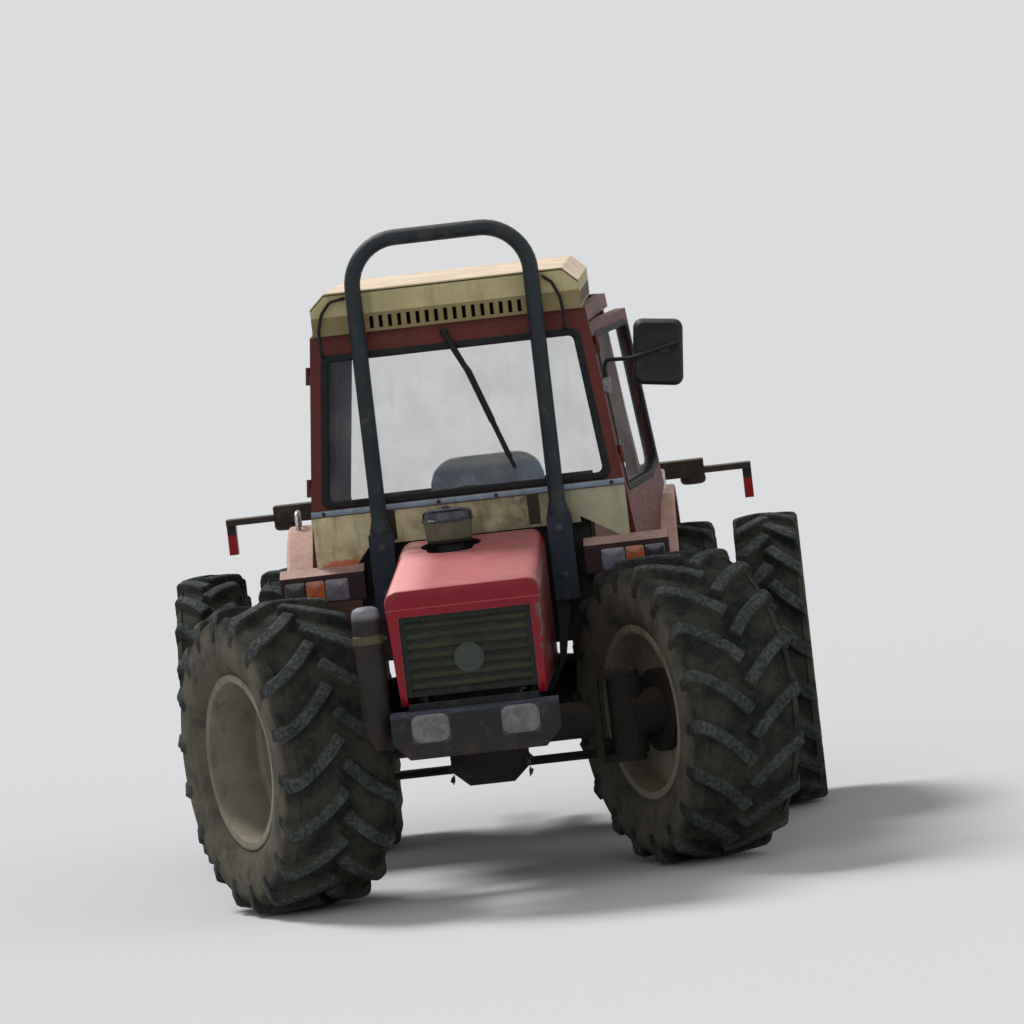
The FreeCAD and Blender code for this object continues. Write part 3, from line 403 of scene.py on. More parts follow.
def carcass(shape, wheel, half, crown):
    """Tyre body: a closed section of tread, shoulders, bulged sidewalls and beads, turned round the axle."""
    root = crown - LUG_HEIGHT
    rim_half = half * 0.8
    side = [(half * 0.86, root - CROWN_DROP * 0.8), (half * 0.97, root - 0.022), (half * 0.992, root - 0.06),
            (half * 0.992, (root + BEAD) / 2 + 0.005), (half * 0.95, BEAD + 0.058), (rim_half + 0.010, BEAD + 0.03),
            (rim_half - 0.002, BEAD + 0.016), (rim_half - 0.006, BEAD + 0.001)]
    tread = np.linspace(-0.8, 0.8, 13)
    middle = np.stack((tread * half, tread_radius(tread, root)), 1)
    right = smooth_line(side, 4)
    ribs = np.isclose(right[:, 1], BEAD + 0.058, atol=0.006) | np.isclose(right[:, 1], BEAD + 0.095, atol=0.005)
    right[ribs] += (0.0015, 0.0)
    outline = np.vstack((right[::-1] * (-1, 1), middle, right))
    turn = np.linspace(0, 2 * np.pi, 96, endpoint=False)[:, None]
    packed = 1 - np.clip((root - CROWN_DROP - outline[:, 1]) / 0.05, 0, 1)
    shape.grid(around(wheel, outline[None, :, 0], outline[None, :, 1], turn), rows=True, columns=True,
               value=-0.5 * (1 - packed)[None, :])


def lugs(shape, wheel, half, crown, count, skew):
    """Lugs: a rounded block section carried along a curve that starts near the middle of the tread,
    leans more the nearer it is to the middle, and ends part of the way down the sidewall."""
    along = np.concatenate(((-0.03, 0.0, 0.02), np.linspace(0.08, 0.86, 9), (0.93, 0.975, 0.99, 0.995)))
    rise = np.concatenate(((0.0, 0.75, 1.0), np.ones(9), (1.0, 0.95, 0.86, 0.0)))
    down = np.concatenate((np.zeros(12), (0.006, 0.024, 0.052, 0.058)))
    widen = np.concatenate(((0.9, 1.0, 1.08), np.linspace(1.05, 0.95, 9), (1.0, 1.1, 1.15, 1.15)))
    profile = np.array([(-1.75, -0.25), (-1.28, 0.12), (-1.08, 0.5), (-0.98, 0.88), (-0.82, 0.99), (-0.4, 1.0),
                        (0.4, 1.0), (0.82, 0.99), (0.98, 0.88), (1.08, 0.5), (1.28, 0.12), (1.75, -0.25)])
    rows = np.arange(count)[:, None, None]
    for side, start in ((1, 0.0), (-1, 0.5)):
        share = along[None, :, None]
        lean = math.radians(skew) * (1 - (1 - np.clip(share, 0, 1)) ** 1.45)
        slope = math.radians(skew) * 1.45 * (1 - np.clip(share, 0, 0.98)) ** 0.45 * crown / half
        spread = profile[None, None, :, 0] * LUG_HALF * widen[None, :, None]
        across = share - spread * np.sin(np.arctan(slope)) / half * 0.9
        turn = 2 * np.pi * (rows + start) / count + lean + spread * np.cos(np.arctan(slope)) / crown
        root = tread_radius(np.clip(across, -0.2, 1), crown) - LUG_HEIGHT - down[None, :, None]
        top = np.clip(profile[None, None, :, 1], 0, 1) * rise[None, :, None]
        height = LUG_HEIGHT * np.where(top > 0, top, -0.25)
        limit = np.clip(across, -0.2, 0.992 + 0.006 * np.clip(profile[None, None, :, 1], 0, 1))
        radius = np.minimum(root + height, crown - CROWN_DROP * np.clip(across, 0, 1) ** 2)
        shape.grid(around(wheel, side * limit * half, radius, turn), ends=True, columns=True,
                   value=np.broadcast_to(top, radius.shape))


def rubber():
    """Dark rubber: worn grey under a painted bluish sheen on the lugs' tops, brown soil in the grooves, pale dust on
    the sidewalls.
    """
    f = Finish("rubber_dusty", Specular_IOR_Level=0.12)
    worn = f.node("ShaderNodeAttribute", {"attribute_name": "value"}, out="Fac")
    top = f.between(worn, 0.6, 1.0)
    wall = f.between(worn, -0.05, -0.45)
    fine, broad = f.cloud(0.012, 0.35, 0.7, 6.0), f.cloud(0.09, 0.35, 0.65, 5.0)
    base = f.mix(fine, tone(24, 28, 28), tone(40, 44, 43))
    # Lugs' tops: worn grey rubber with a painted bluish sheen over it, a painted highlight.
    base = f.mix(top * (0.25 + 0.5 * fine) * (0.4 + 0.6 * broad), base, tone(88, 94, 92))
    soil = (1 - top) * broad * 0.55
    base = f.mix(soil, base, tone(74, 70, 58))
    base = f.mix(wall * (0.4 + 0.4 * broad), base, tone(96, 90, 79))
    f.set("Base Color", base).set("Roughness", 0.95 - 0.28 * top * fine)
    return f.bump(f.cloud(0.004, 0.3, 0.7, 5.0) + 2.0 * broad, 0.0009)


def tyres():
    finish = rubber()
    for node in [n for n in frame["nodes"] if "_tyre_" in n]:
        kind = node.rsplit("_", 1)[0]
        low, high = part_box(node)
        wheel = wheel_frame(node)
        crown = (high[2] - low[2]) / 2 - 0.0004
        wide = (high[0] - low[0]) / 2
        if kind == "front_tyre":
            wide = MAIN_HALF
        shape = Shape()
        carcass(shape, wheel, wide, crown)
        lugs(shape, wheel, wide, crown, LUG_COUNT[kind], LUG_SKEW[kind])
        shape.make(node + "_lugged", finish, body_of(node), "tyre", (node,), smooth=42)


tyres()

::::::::

**What is being asked**
Repeat the material word for word from its opening line up to and including the line containing "value=-0.5 * (1".

**Written answer**
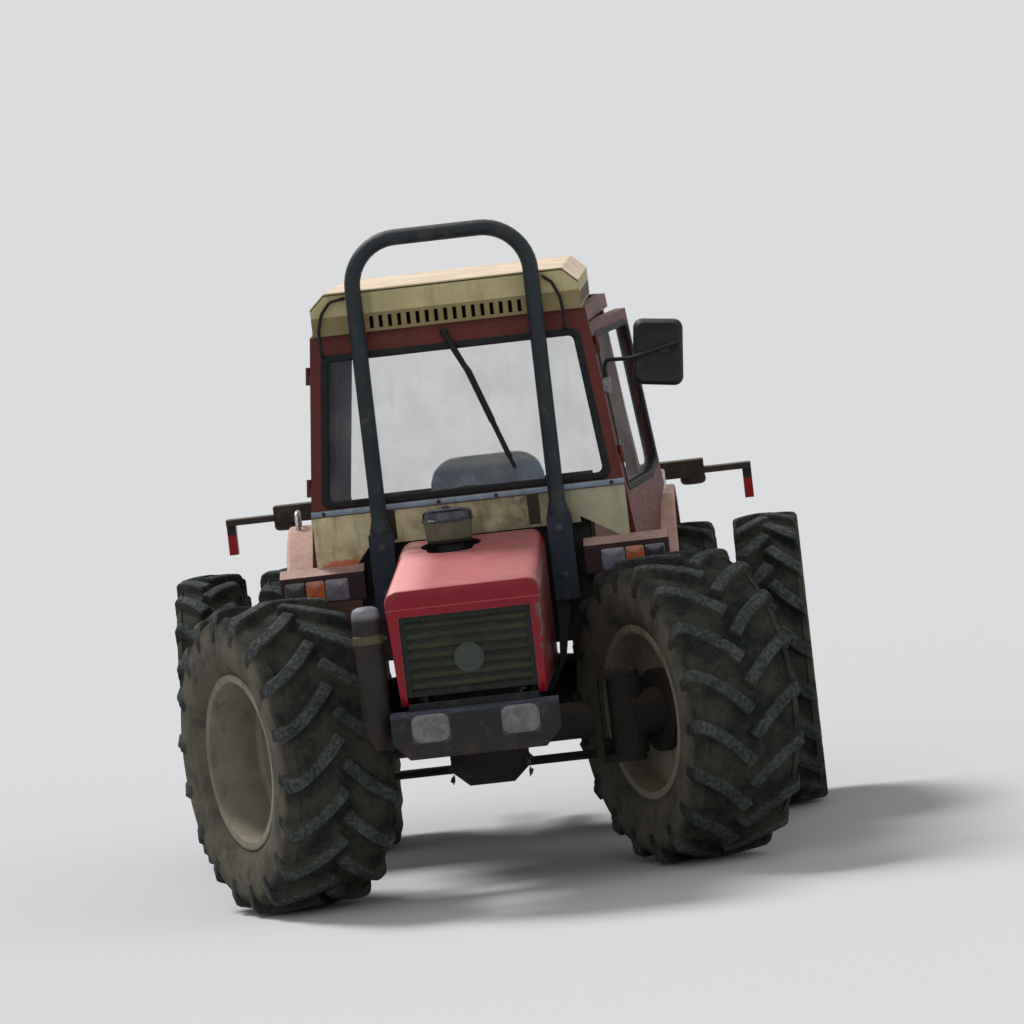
The FreeCAD and Blender code for this object continues. Write part 3, from line 403 of scene.py on. More parts follow.
def carcass(shape, wheel, half, crown):
    """Tyre body: a closed section of tread, shoulders, bulged sidewalls and beads, turned round the axle."""
    root = crown - LUG_HEIGHT
    rim_half = half * 0.8
    side = [(half * 0.86, root - CROWN_DROP * 0.8), (half * 0.97, root - 0.022), (half * 0.992, root - 0.06),
            (half * 0.992, (root + BEAD) / 2 + 0.005), (half * 0.95, BEAD + 0.058), (rim_half + 0.010, BEAD + 0.03),
            (rim_half - 0.002, BEAD + 0.016), (rim_half - 0.006, BEAD + 0.001)]
    tread = np.linspace(-0.8, 0.8, 13)
    middle = np.stack((tread * half, tread_radius(tread, root)), 1)
    right = smooth_line(side, 4)
    ribs = np.isclose(right[:, 1], BEAD + 0.058, atol=0.006) | np.isclose(right[:, 1], BEAD + 0.095, atol=0.005)
    right[ribs] += (0.0015, 0.0)
    outline = np.vstack((right[::-1] * (-1, 1), middle, right))
    turn = np.linspace(0, 2 * np.pi, 96, endpoint=False)[:, None]
    packed = 1 - np.clip((root - CROWN_DROP - outline[:, 1]) / 0.05, 0, 1)
    shape.grid(around(wheel, outline[None, :, 0], outline[None, :, 1], turn), rows=True, columns=True,
               value=-0.5 * (1 - packed)[None, :])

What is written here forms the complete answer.